Under existing rules, Nasdaq’s liability for losses related to computer malfunctions is $3 million, and may have been as low as $500,000 in the Facebook case, the SEC said in its order.
“We’re pleased that the Securities and Exchange Commission has approved our accommodation plan, which will enable our customers and members and market participants to receive appropriate restitution as FINRA promptly begins processing claims,” Joseph Christinat, a spokesman for Nasdaq OMX, said by phone.
The pricing of the first public transaction on May 18, a trade known as the IPO cross, took a half hour longer than Nasdaq planned because of technical malfunctions. In May, Nasdaq OMX Chief Executive Officer Robert Greifeld acknowledged “poor design” in software put the opening auction into a loop that delayed its completion.

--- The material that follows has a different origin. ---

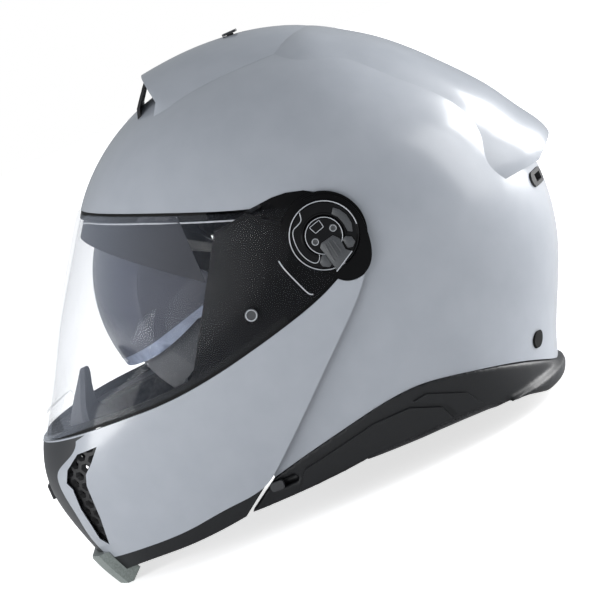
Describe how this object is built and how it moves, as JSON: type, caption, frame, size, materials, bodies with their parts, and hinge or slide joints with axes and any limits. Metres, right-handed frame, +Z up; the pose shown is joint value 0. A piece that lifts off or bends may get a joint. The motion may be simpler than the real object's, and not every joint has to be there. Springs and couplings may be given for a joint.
{
  "type": "modular motorcycle helmet",
  "caption": "Flip-up motorcycle helmet with a clear visor, a drop-down sun visor, closable vents, a padded lining and a ratchet-buckle chin strap.",
  "frame": {"origin": "on the table under the middle of the helmet's bounding box", "axes": "-X is the way the face looks, +X the back, -Y the wearer's left, +Z up"},
  "size_m": [0.3559, 0.2556, 0.2685],
  "materials": {
    "paint": "gloss",
    "black_rubber": "matt",
    "grille_black": "matt",
    "smoked_lens": "gloss",
    "clear_lens": "gloss",
    "steel": "satin",
    "foam": "matt",
    "lining": "matt",
    "neck_fabric": "matt",
    "webbing": "matt",
    "tongue_plastic": "matt",
    "grey_soft": "matt",
    "red_plastic": "satin",
    "hub_grey": "satin",
    "hub_black": "satin",
    "satin_black": "satin"
  },
  "bodies": {
    "helmet": {"outer_shell": "paint", "rear_plugs": "black_rubber", "exhaust_grille_left": "grille_black", "exhaust_grille_right": "grille_black", "sun_visor_pins": "steel", "foam_liner": "foam", "strap_rivets": "steel", "pivot_plates": "steel", "pivot_pins": "steel", "base_trim": "satin_black", "intercom_cover_left": "satin_black", "intercom_cover_right": "satin_black", "rim_cover_left": "satin_black", "rim_cover_right": "satin_black", "brow_seal": "black_rubber", "top_vent_cover": "paint", "top_vent_grille": "grille_black", "crown_pad": "lining", "cheek_pad_left": "lining", "cheek_pad_right": "lining", "neck_roll": "neck_fabric", "chin_strap_left": "webbing", "chin_strap_right": "webbing", "buckle_body": "steel", "strap_tongue": "tongue_plastic", "latch_strikers": "steel"},
    "chin": {"chin_centre": "satin_black", "chin_bar": "paint", "chin_vent_grille_left": "grille_black", "chin_vent_grille_right": "grille_black", "side_frame_left": "satin_black", "side_frame_right": "satin_black", "arm_cap_left": "satin_black", "arm_cap_right": "satin_black", "visor_boss_left": "hub_black", "visor_boss_right": "hub_black", "visor_seal": "black_rubber", "chin_trim": "satin_black", "chin_curtain": "grey_soft", "chin_foam": "foam", "demist_grille": "grille_black", "breath_guard": "grey_soft"},
    "face_visor": {"visor": "clear_lens", "visor_hub_left": "hub_black", "visor_hub_right": "hub_black", "lens_pins": "hub_black"},
    "sun_lens": {"sun_visor": "smoked_lens"},
    "sun_slider": {"sun_visor_slider": "satin_black"},
    "chin_button": {"release_button": "red_plastic"},
    "hook_left": {"latch_hook_left": "steel"},
    "hook_right": {"latch_hook_right": "steel"},
    "chin_slider": {"chin_vent_slider": "satin_black"},
    "top_slider": {"top_vent_slider": "satin_black"},
    "lever_left": {"release_lever_left": "hub_grey"},
    "lever_right": {"release_lever_right": "hub_grey"},
    "buckle_latch": {"buckle_lever": "steel"}
  },
  "joints": [
    {"name": "chin_bar_flip", "type": "hinge", "parent": "helmet", "child": "chin", "pos_m": [0.03585, 0, 0.14763], "axis": [0, 1, 0], "range_deg": [0, 88]},
    {"name": "visor_tilt", "type": "hinge", "parent": "chin", "child": "face_visor", "pos_m": [0.03585, 0, 0.14763], "axis": [0, 1, 0], "range_deg": [0, 45]},
    {"name": "sun_visor_slider_slide", "type": "slide", "parent": "helmet", "child": "sun_slider", "axis": [0.9816, -0.1908, 0], "range_m": [0, 0.01]},
    {"name": "sun_visor_tilt", "type": "hinge", "parent": "helmet", "child": "sun_lens", "pos_m": [-0.02343, 0, 0.13965], "axis": [0, 1, 0], "range_deg": [0, 52]},
    {"name": "release_button_press", "type": "slide", "parent": "chin", "child": "chin_button", "axis": [-1, 0, 0], "range_m": [0, 0.003], "stiffness_N_per_m": 900, "springref_m": -0.001},
    {"name": "latch_hook_left_turn", "type": "hinge", "parent": "chin", "child": "hook_left", "pos_m": [-0.08236, -0.086, 0.05985], "axis": [0, 1, 0], "range_deg": [0, 18]},
    {"name": "latch_hook_right_turn", "type": "hinge", "parent": "chin", "child": "hook_right", "pos_m": [-0.08236, 0.086, 0.05985], "axis": [0, 1, 0], "range_deg": [0, 18]},
    {"name": "chin_vent_slide", "type": "slide", "parent": "chin", "child": "chin_slider", "axis": [0, 0, 1], "range_m": [0, 0.005]},
    {"name": "top_vent_slide", "type": "slide", "parent": "helmet", "child": "top_slider", "axis": [1, 0, 0], "range_m": [0, 0.008]},
    {"name": "release_lever_left_turn", "type": "hinge", "parent": "chin", "child": "lever_left", "pos_m": [0.03585, -0.1268, 0.14763], "axis": [0, 1, 0], "range_deg": [0, 12], "stiffness_Nm_per_rad": 0.3, "springref_deg": -2.86},
    {"name": "release_lever_right_turn", "type": "hinge", "parent": "chin", "child": "lever_right", "pos_m": [0.03585, 0.1268, 0.14763], "axis": [0, 1, 0], "range_deg": [0, 12], "stiffness_Nm_per_rad": 0.3, "springref_deg": -2.86},
    {"name": "buckle_lever_turn", "type": "hinge", "parent": "helmet", "child": "buckle_latch", "pos_m": [0.01775, -0.052, 0.0238], "axis": [-1, 0, 0], "range_deg": [0, 40], "stiffness_Nm_per_rad": 0.05, "springref_deg": -5.73}
  ],
  "couplings": [
    {"joint": "sun_visor_tilt", "follows": "sun_visor_slider_slide", "rad_per_m": 90.7},
    {"joint": "latch_hook_left_turn", "follows": "release_button_press", "rad_per_m": 104.7},
    {"joint": "latch_hook_right_turn", "follows": "release_button_press", "rad_per_m": 104.7}
  ]
}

Nasdaq’s handling of the Facebook IPO may still end up in court. In approving the rule change needed to accommodate the payouts, the SEC said the question of whether Nasdaq is entitled to regulatory immunity in its handling of the offering is outside the scope of the decision. Nasdaq has made releasing it from legal liability a condition for receiving compensation.
That immunity argument was raised in a letter sent to the commission in August by Citigroup. Decisions made by the second- largest U.S. equity trading venue in the IPO were aimed at protecting profits rather than member firms, the company said.
“Market participants suffered hundreds of millions of dollars of losses as a result of Nasdaq’s profit-driven conduct prior to and during the Facebook IPO, not as a result of protected regulatory activity by Nasdaq, or routine system failures,” Citigroup wrote in August. “Nasdaq should not be permitted to hide behind regulatory immunity.”
The proposed plan is “inadequate to address the magnitude of Nasdaq’s unprecedented failures,” UBS told the SEC in a letter on Aug. 22. The bank entered multiple orders for Facebook shares because it didn’t receive confirmations, leading to losses of more than $350 million, UBS said. It asked the SEC to work with Nasdaq to reformulate the proposal to increase the amount paid and cover a broader range of trading losses.
Citigroup, Chicago-based Citadel, UBS in Zurich and Knight Capital Group in Jersey City, N.J., operate equity wholesaling groups, brokers that execute orders for individual investors sent by securities firms such as Charles Schwab Corp., TD Ameritrade Holding Corp. and Fidelity Investments. Combined, the firms claim they lost almost $500 million in the offering.
Citadel and Knight previously said they supported Nasdaq’s repayment proposal.
The SEC confined its decision to issues of exchange rulemaking and said Nasdaq’s proposal was consistent with laws that require regulations to prevent fraud, remove impediments to a free and open market, protect investors and the public interest, and deter discrimination among customers, issuers, brokers and dealers.
“Commenters have raised a number of concerns about the proposed rule change, many contending that it is not a fair or equitable approach to compensating market participants,” the SEC wrote in its order. “Nasdaq has explained, however, that it did not design the proposed rule change to compensate all claims of loss suffered by market participants,” it said.
“Rather, Nasdaq, in the accommodation proposal, is proposing to change a Nasdaq rule that in its current form strictly limits the amount of compensation that may be paid to users of the Nasdaq Market Center,” it wrote. “In considering whether to approve the proposed rule change, the commission takes into account the existing circumstances and the manner in which the Nasdaq rule would operate if the commission disapproved the proposed rule change.”
Delays and malfunctions on the Nasdaq Stock Market were the first signs of trouble in the Facebook IPO that burned investors and prompted lawsuits against the company, its exchange and the underwriters. The stock has fallen more than 30 percent from the price set by underwriters.
Facebook was sold by underwriters at $38 on May 17. The pricing of the first public transaction, a trade known as the IPO cross, took place at 11:30 a.m. New York time the next morning, a half hour later than Nasdaq planned. About 30 minutes after that, the market owner reported a delay confirming trades from the opening auction with the brokers that placed orders.
The transaction reports, normally distributed immediately, were sent at 1:50 p.m., leaving market makers, brokers and their customers uncertain about whether orders submitted into Nasdaq’s opening cross had been executed. Traders and individuals couldn’t sell to limit losses until they received the reports and knew how many shares they held.
The payout proposal covered what’s “directly attributable to the system issues experienced by Nasdaq,” the exchange operator told the SEC in a Dec. 7 letter.